[Stored items]

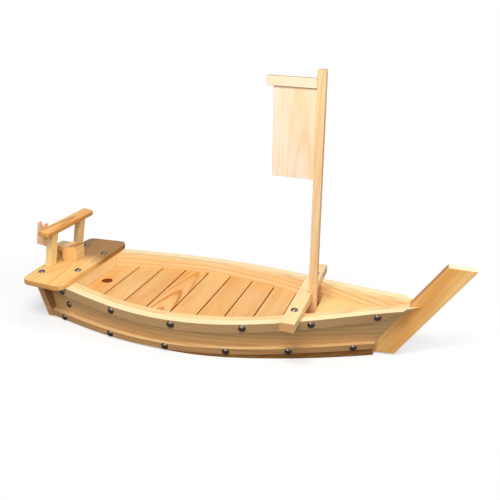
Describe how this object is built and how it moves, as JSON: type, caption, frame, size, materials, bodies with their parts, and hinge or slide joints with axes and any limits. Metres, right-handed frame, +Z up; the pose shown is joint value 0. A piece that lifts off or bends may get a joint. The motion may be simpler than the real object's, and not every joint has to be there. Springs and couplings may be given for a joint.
{
  "type": "wooden serving boat",
  "caption": "Boat-shaped wooden serving tray with a slatted deck, a raked stem, a mast with a flag panel and a stern gate.",
  "frame": {"origin": "middle of the bounding box at its lowest level, on the surface that the bottom board stands on", "axes": "+X forward along the keel to the bow, +Y to port, +Z up along the height"},
  "size_m": [0.5739, 0.2178, 0.3432],
  "materials": {
    "bottom_board": "satin lacquer",
    "side_plank_port": "satin lacquer",
    "side_plank_starboard": "satin lacquer",
    "upper_rail_port": "satin lacquer",
    "upper_rail_starboard": "satin lacquer",
    "lower_rail_port": "satin lacquer",
    "lower_rail_starboard": "satin lacquer",
    "transom": "satin lacquer",
    "stem": "satin lacquer",
    "stern_platform": "satin lacquer",
    "stern_bulkhead": "satin lacquer",
    "foredeck_board": "satin lacquer",
    "deck_batten_port": "satin lacquer",
    "deck_batten_starboard": "satin lacquer",
    "thwart": "satin lacquer",
    "mast": "satin lacquer",
    "yard": "satin lacquer",
    "flag_panel": "satin lacquer",
    "gate_post_port": "satin lacquer",
    "gate_post_starboard": "satin lacquer",
    "gate_beam": "satin lacquer",
    "oar_rest": "satin lacquer",
    "stern_block": "satin lacquer",
    "stern_bracket": "satin lacquer",
    "deck_slat_1": "satin lacquer",
    "deck_slat_2": "satin lacquer",
    "deck_slat_3": "satin lacquer",
    "deck_slat_4": "satin lacquer",
    "deck_slat_5": "satin lacquer",
    "deck_slat_6": "satin lacquer",
    "deck_slat_7": "satin lacquer",
    "deck_slat_8": "satin lacquer",
    "deck_slat_9": "satin lacquer",
    "nail_metal": "polished dark dome heads"
  },
  "bodies": {
    "root": {"bottom_board": "bottom_board", "side_plank_port": "side_plank_port", "side_plank_starboard": "side_plank_starboard", "upper_rail_port": "upper_rail_port", "upper_rail_starboard": "upper_rail_starboard", "lower_rail_port": "lower_rail_port", "lower_rail_starboard": "lower_rail_starboard", "transom": "transom", "stem": "stem", "stern_platform": "stern_platform", "stern_bulkhead": "stern_bulkhead", "foredeck_board": "foredeck_board", "deck_batten_port": "deck_batten_port", "deck_batten_starboard": "deck_batten_starboard", "thwart": "thwart", "mast": "mast", "yard": "yard", "flag_panel": "flag_panel", "gate_post_port": "gate_post_port", "gate_post_starboard": "gate_post_starboard", "gate_beam": "gate_beam", "oar_rest": "oar_rest", "stern_block": "stern_block", "stern_bracket": "stern_bracket", "deck_slat_1": "deck_slat_1", "deck_slat_2": "deck_slat_2", "deck_slat_3": "deck_slat_3", "deck_slat_4": "deck_slat_4", "deck_slat_5": "deck_slat_5", "deck_slat_6": "deck_slat_6", "deck_slat_7": "deck_slat_7", "deck_slat_8": "deck_slat_8", "deck_slat_9": "deck_slat_9", "hull_nails_port": "nail_metal", "hull_nails_starboard": "nail_metal", "platform_and_thwart_nails": "nail_metal"}
  },
  "joints": []
}
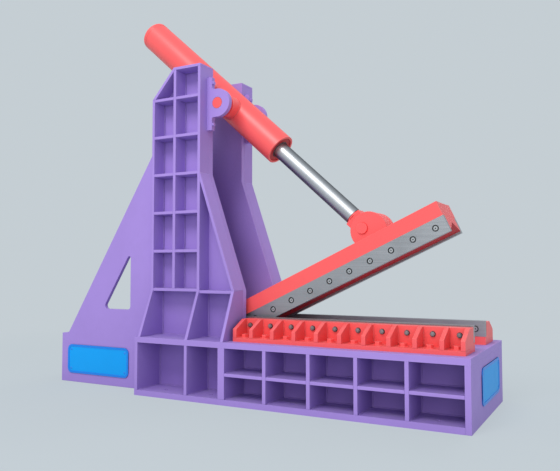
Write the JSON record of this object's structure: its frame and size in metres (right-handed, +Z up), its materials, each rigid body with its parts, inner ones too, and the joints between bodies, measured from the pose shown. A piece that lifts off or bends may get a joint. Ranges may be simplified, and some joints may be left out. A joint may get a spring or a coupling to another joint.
{
  "type": "hydraulic alligator shear",
  "caption": "Scrap-metal shear: ribbed base, two towers, a trunnion cylinder and a hinged upper jaw with bolted blades that closes past a fixed lower jaw.",
  "frame": {"origin": "middle of the footprint, on the floor", "axes": "+X from the towers towards the jaw tip, +Y to the far side, +Z up"},
  "size_m": [3.126, 0.98, 2.7736],
  "materials": {
    "purple_paint": "satin",
    "red_paint": "satin",
    "dark_red_paint": "satin",
    "blue_paint": "gloss",
    "blade_steel": "ground",
    "machined_steel": "machined",
    "chrome": "polished",
    "bronze": "machined"
  },
  "bodies": {
    "frame": {"base_plates": "purple_paint", "deck_plate": "purple_paint", "front_end_plate": "purple_paint", "base_webs": "purple_paint", "pocket_ribs": "purple_paint", "pocket_shelves": "purple_paint", "cross_ribs": "purple_paint", "gusset_near": "purple_paint", "gusset_far": "purple_paint", "rear_end_plate": "purple_paint", "rear_top_plate": "purple_paint", "tie_plate": "purple_paint", "tower_web_near": "purple_paint", "tower_web_far": "purple_paint", "rear_flange_near": "purple_paint", "rear_flange_far": "purple_paint", "front_flange_near": "purple_paint", "front_flange_far": "purple_paint", "nose_flange_near": "purple_paint", "nose_flange_far": "purple_paint", "tower_grid_near": "purple_paint", "tower_grid_far": "purple_paint", "tower_cap_near": "purple_paint", "tower_cap_far": "purple_paint", "pivot_shaft": "machined_steel", "pivot_caps": "purple_paint", "thrust_rings": "bronze", "seat_near": "red_paint", "seat_far": "red_paint", "seat_ribs": "red_paint", "lower_blade_near": "blade_steel", "lower_blade_far": "blade_steel", "lower_blade_bolts": "machined_steel", "hold_down_bolts": "red_paint", "bracket_near": "purple_paint", "bracket_far": "purple_paint", "bracket_bolts": "purple_paint", "trunnion_bushes": "bronze", "badges": "blue_paint"},
    "upper_jaw": {"cheek_near": "red_paint", "cheek_far": "red_paint", "jaw_keel": "dark_red_paint", "jaw_lid": "red_paint", "jaw_nose": "red_paint", "jaw_diaphragms": "red_paint", "jaw_hub": "red_paint", "hub_bushes": "bronze", "upper_blade_near": "blade_steel", "upper_blade_far": "blade_steel", "upper_blade_bolts": "machined_steel", "rod_lugs": "red_paint", "rod_pin": "red_paint"},
    "cylinder": {"barrel": "red_paint", "barrel_cap": "red_paint", "gland": "dark_red_paint", "trunnions": "red_paint", "hose_ports": "machined_steel"},
    "rod": {"rod": "chrome", "piston": "machined_steel", "rod_eye": "red_paint"}
  },
  "joints": [
    {"name": "jaw_pivot", "type": "hinge", "parent": "frame", "child": "upper_jaw", "pos_m": [-0.0815, 0, 0.5011], "axis": [0, 1, 0], "range_deg": [-5, 20]},
    {"name": "cylinder_swing", "type": "hinge", "parent": "frame", "child": "cylinder", "pos_m": [-0.1637, 0, 2.0057], "axis": [0, 1, 0], "range_deg": [-1.3, 5.1]},
    {"name": "rod_extend", "type": "slide", "parent": "cylinder", "child": "rod", "axis": [0.7426, 0, -0.6698], "range_m": [-0.0925, 0.3625]}
  ],
  "couplings": [
    {"joint": "cylinder_swing", "follows": "jaw_pivot", "ratio": 0.246},
    {"joint": "rod_extend", "follows": "jaw_pivot", "m_per_rad": 1.028}
  ]
}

Problem to solve: Copy out all lines where the word "axes" appears.

Answer to the task:
Describe how this object is built and how it moves, as JSON: type, caption, frame, size, materials, bodies with their parts, and hinge or slide joints with axes and any limits. Metres, right-handed frame, +Z up; the pose shown is joint value 0. A piece that lifts off or bends may get a joint. The motion may be simpler than the real object's, and not every joint has to be there. Springs and couplings may be given for a joint.
  "frame": {"origin": "middle of the bounding box at its lowest level, on the surface that the bottom board stands on", "axes": "+X forward along the keel to the bow, +Y to port, +Z up along the height"},
  "frame": {"origin": "middle of the footprint, on the floor", "axes": "+X from the towers towards the jaw tip, +Y to the far side, +Z up"},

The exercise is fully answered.